▶ Requirements
Below are records; work out how many of their lines contain "lifts" and give only that number.

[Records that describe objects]
——
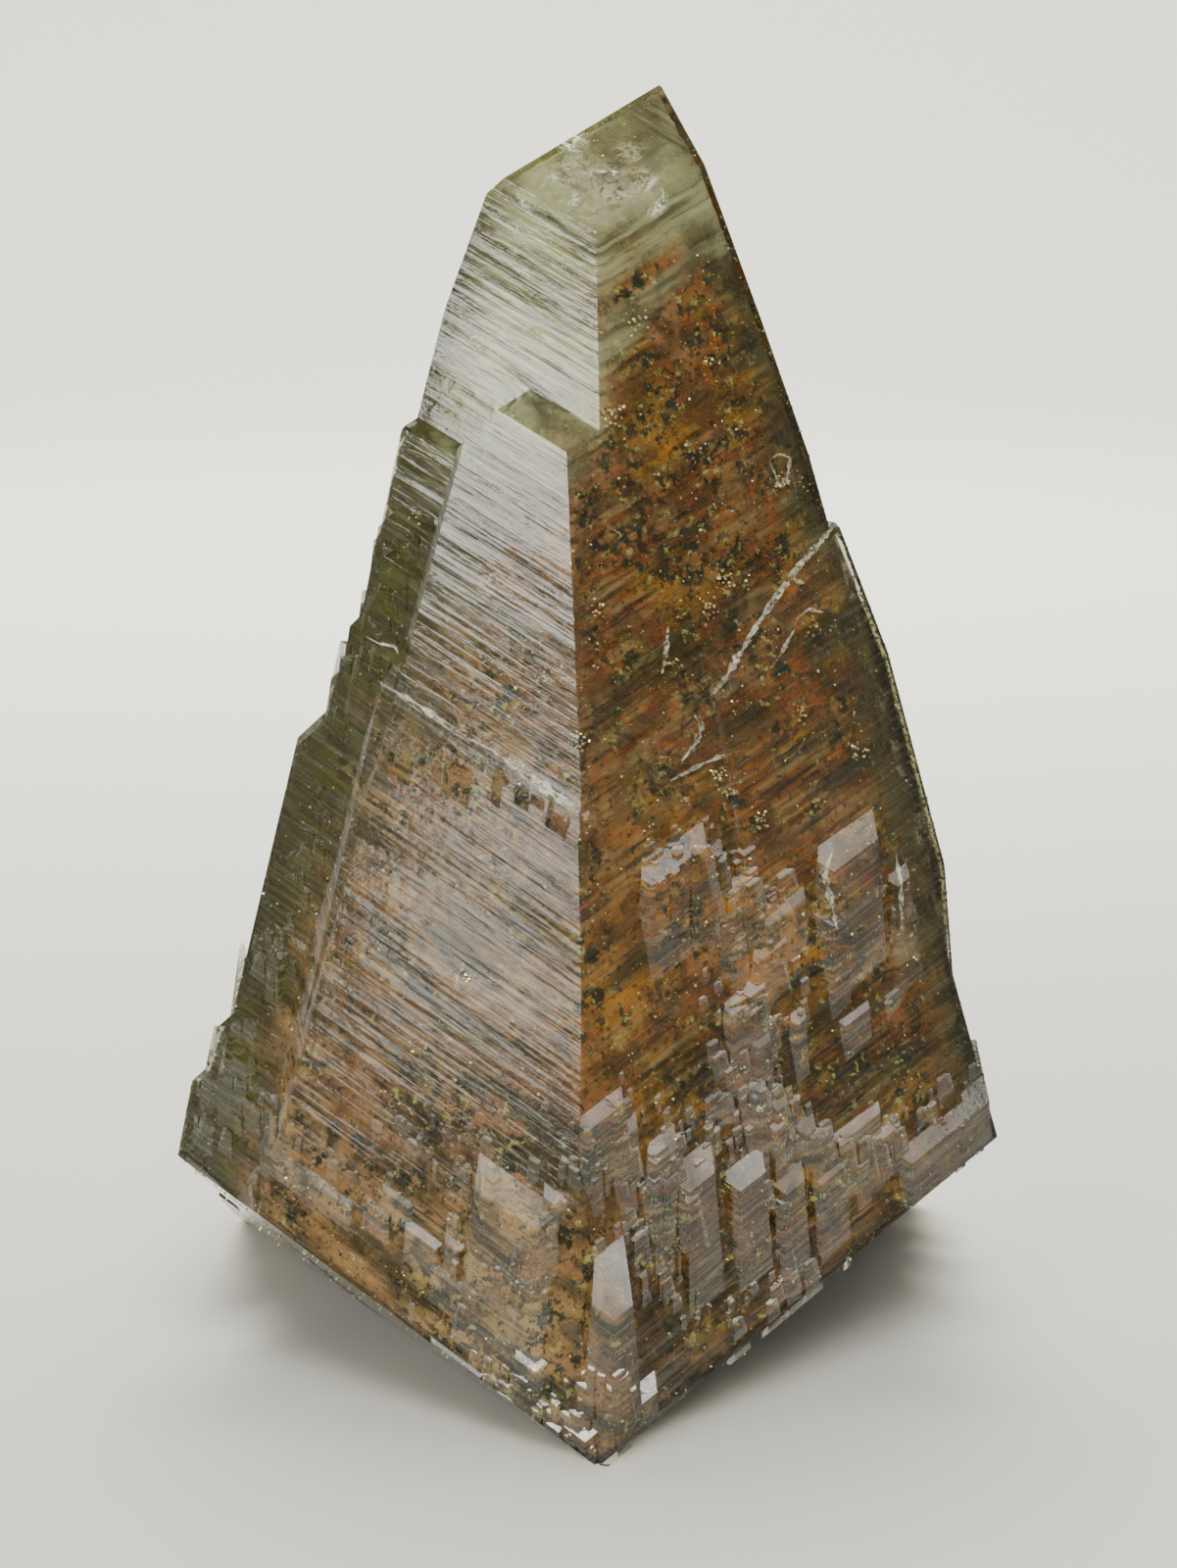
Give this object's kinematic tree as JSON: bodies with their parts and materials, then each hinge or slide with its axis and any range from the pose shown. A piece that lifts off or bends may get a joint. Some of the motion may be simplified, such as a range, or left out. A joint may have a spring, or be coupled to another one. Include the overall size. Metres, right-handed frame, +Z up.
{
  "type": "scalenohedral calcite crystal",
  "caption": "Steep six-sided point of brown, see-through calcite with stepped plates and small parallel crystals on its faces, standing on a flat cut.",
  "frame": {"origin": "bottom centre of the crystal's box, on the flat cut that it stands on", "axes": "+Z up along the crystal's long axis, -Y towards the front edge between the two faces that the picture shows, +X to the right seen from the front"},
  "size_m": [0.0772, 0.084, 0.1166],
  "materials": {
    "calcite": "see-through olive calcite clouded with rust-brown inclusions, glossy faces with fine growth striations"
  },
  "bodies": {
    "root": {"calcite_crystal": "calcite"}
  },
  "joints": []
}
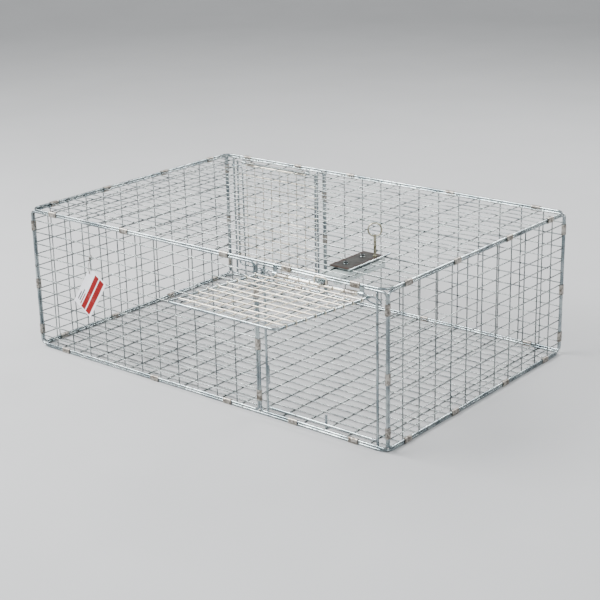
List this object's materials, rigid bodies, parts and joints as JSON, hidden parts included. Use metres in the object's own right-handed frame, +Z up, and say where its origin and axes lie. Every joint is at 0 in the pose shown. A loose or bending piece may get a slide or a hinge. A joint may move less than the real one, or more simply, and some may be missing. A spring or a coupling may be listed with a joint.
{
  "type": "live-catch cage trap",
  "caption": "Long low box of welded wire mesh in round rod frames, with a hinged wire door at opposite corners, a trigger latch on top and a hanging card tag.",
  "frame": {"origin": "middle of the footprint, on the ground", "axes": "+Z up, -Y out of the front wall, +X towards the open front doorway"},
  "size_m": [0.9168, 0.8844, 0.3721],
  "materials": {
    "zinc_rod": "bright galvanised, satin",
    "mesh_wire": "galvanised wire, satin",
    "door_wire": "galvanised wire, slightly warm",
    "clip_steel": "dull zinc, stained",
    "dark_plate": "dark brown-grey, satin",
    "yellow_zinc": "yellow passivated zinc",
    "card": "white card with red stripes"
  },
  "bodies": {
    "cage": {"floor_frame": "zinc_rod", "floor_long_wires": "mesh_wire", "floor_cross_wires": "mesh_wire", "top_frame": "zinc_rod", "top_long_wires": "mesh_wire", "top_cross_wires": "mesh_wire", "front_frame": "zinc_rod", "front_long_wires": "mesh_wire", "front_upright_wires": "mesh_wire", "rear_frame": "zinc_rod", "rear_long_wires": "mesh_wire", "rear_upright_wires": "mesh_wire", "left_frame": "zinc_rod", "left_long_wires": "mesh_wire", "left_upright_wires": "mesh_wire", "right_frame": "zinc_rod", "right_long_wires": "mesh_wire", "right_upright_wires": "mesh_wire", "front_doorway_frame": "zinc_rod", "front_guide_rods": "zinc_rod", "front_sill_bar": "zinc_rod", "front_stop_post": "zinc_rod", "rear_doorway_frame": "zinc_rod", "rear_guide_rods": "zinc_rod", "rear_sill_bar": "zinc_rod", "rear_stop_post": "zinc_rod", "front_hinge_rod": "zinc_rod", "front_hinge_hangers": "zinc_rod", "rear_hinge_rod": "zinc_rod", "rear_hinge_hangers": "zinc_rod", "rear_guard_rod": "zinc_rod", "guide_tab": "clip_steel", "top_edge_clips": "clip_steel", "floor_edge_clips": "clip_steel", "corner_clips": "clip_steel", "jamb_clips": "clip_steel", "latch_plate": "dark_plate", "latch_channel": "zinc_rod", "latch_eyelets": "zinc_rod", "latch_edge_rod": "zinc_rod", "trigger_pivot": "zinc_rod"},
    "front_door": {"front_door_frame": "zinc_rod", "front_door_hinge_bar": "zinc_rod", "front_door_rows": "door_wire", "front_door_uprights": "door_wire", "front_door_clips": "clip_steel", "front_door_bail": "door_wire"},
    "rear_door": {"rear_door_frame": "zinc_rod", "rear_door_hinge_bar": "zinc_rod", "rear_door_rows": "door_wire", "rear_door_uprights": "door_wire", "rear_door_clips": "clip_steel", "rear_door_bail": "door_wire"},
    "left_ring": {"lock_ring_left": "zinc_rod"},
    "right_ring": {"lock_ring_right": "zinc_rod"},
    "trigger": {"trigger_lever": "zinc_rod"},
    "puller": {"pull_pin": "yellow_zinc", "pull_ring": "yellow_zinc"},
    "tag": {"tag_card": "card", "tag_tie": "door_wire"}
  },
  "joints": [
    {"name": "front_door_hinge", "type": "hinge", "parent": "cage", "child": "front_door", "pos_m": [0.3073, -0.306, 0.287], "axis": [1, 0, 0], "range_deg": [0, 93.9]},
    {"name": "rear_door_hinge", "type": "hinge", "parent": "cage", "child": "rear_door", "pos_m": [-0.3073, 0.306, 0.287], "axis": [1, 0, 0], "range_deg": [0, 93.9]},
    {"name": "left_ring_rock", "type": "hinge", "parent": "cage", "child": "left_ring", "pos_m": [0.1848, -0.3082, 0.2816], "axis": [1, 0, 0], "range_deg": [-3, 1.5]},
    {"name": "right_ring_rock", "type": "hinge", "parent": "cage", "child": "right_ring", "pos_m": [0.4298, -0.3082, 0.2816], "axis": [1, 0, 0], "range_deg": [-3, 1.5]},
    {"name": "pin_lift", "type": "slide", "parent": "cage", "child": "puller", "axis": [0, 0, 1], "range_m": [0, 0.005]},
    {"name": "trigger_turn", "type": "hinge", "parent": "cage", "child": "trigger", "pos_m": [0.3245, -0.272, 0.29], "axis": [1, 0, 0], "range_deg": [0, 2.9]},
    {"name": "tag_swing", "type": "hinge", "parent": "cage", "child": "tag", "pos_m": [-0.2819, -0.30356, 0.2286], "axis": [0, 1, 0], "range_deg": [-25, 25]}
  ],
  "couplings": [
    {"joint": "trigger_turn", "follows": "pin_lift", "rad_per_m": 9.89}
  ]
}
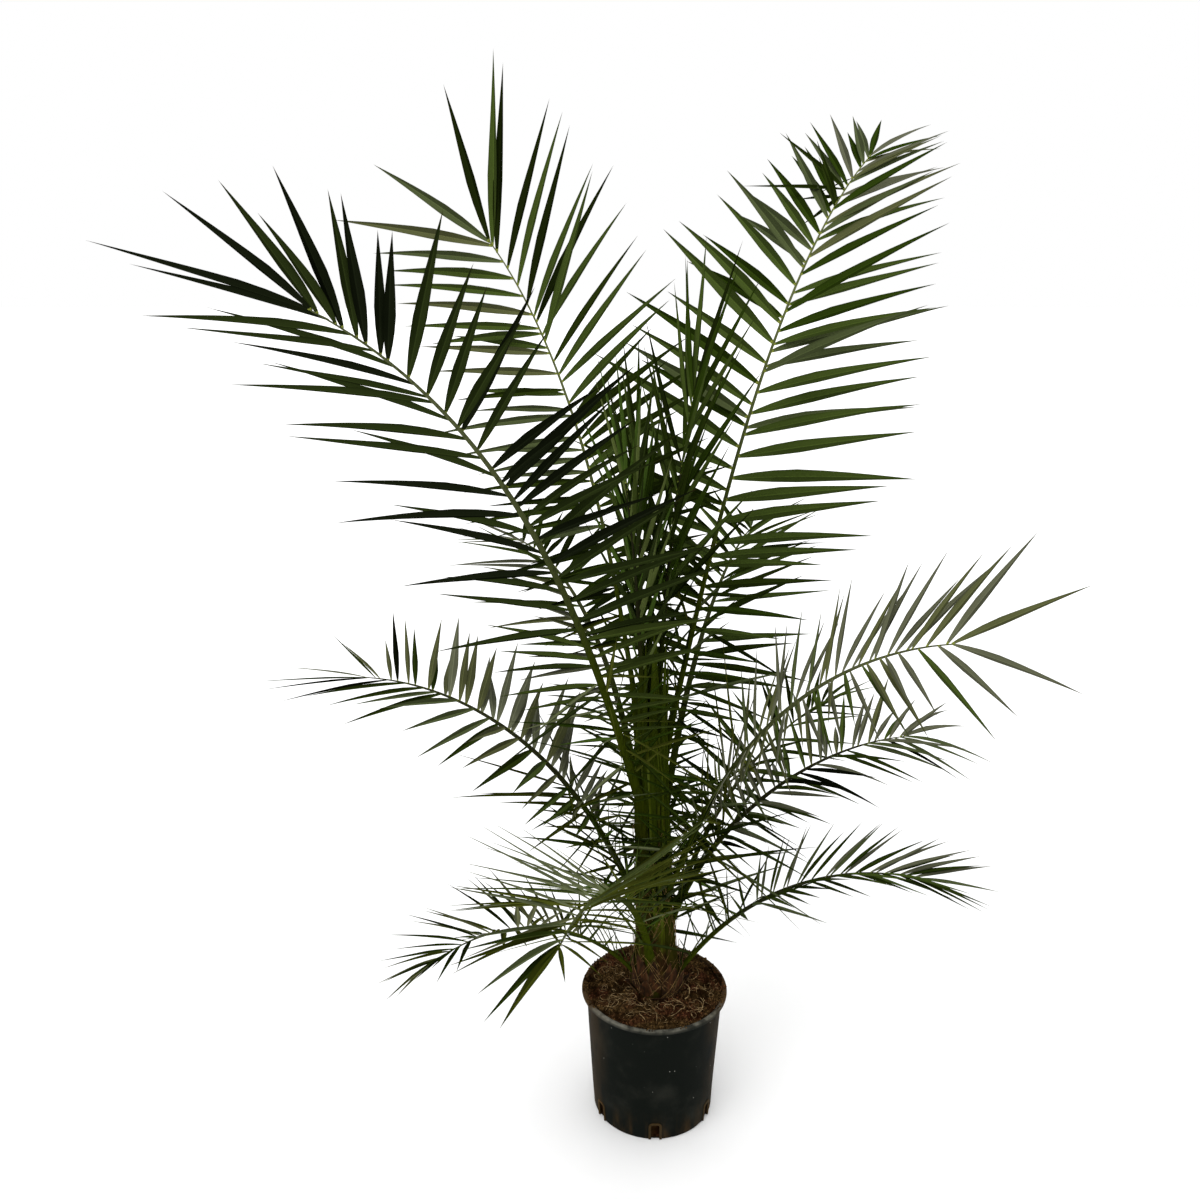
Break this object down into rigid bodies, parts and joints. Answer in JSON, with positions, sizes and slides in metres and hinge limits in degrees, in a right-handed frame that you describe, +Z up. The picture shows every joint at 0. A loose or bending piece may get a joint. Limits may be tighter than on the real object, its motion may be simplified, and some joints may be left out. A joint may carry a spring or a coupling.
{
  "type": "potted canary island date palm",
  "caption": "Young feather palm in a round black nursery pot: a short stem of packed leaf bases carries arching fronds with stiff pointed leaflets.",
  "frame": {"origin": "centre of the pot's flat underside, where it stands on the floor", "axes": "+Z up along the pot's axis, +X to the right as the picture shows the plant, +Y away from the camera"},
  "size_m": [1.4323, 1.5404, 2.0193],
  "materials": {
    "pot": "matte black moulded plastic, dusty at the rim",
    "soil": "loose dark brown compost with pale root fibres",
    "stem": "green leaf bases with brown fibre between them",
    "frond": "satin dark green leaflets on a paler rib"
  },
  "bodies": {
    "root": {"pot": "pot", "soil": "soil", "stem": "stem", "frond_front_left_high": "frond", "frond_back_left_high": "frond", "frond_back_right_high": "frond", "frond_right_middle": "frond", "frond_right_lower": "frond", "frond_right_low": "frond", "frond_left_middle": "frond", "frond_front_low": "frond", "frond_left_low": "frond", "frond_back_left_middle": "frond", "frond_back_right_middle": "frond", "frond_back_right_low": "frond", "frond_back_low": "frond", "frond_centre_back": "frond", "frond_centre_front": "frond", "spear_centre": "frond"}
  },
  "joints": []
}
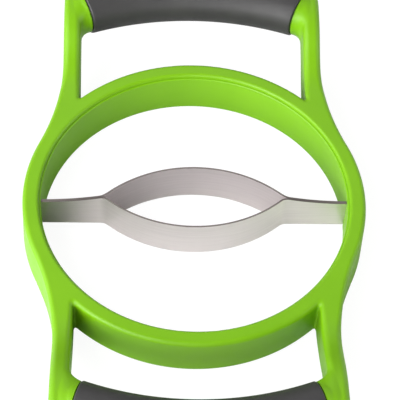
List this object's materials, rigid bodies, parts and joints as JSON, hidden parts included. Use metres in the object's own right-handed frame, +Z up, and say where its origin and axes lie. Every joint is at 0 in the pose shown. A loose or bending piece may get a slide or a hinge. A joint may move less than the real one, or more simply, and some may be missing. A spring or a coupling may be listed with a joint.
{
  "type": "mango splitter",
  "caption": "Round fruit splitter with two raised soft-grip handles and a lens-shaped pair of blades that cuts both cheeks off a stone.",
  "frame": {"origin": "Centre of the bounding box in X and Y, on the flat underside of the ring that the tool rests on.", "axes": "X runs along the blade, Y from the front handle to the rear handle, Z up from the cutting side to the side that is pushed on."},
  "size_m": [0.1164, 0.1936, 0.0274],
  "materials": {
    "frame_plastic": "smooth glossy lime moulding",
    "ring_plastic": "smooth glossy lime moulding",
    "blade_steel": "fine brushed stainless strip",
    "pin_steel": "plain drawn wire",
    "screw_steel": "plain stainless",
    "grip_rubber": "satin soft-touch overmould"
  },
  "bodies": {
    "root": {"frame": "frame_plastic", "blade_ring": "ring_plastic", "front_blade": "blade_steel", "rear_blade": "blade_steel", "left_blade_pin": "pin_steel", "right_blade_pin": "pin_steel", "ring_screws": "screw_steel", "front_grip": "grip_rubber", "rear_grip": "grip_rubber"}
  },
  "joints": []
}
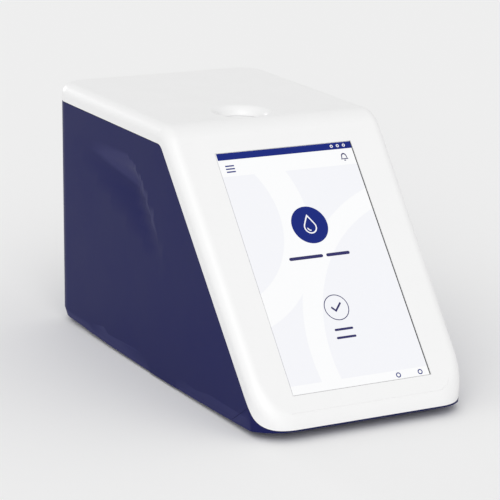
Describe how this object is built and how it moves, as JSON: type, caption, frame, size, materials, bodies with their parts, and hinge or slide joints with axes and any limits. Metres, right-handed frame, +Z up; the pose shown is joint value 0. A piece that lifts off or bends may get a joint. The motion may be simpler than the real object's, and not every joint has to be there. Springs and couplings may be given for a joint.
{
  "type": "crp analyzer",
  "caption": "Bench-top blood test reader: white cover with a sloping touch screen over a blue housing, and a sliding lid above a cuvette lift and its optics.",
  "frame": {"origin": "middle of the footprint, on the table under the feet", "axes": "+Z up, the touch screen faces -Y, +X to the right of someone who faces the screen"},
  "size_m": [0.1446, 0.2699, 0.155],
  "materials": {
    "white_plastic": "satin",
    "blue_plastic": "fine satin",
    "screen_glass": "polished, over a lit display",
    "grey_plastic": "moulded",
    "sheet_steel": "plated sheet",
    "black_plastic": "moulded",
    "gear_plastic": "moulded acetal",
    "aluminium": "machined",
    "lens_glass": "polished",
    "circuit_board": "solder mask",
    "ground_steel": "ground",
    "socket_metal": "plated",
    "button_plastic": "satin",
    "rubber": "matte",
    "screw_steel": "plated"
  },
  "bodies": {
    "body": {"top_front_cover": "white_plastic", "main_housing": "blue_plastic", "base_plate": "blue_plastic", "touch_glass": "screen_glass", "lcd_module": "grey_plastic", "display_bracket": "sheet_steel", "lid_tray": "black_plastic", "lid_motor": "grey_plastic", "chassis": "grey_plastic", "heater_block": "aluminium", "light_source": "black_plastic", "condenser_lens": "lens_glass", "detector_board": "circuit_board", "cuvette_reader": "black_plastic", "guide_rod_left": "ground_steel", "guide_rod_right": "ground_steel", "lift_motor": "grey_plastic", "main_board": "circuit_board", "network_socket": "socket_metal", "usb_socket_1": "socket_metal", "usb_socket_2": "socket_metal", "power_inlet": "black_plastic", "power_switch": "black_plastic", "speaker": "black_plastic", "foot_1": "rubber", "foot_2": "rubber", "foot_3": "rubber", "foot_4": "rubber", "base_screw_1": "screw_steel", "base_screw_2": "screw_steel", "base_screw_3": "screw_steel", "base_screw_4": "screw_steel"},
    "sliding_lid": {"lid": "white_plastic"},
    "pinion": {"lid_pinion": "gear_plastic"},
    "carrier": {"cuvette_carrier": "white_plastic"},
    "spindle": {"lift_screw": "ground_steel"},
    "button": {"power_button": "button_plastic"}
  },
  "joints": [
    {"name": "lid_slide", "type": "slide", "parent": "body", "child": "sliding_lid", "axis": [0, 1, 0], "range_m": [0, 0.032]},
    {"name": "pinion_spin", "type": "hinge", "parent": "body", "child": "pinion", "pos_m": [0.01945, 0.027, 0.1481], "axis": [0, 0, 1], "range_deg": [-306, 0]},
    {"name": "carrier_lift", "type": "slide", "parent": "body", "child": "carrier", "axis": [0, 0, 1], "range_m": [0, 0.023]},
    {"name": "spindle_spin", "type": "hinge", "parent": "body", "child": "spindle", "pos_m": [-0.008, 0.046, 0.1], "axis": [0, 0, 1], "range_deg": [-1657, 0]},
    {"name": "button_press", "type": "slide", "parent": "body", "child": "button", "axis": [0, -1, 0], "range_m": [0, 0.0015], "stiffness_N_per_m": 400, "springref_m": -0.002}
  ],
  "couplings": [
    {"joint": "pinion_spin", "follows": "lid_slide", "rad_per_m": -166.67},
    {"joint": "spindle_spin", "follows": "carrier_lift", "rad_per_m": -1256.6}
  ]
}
——
▶ Exercise answer
2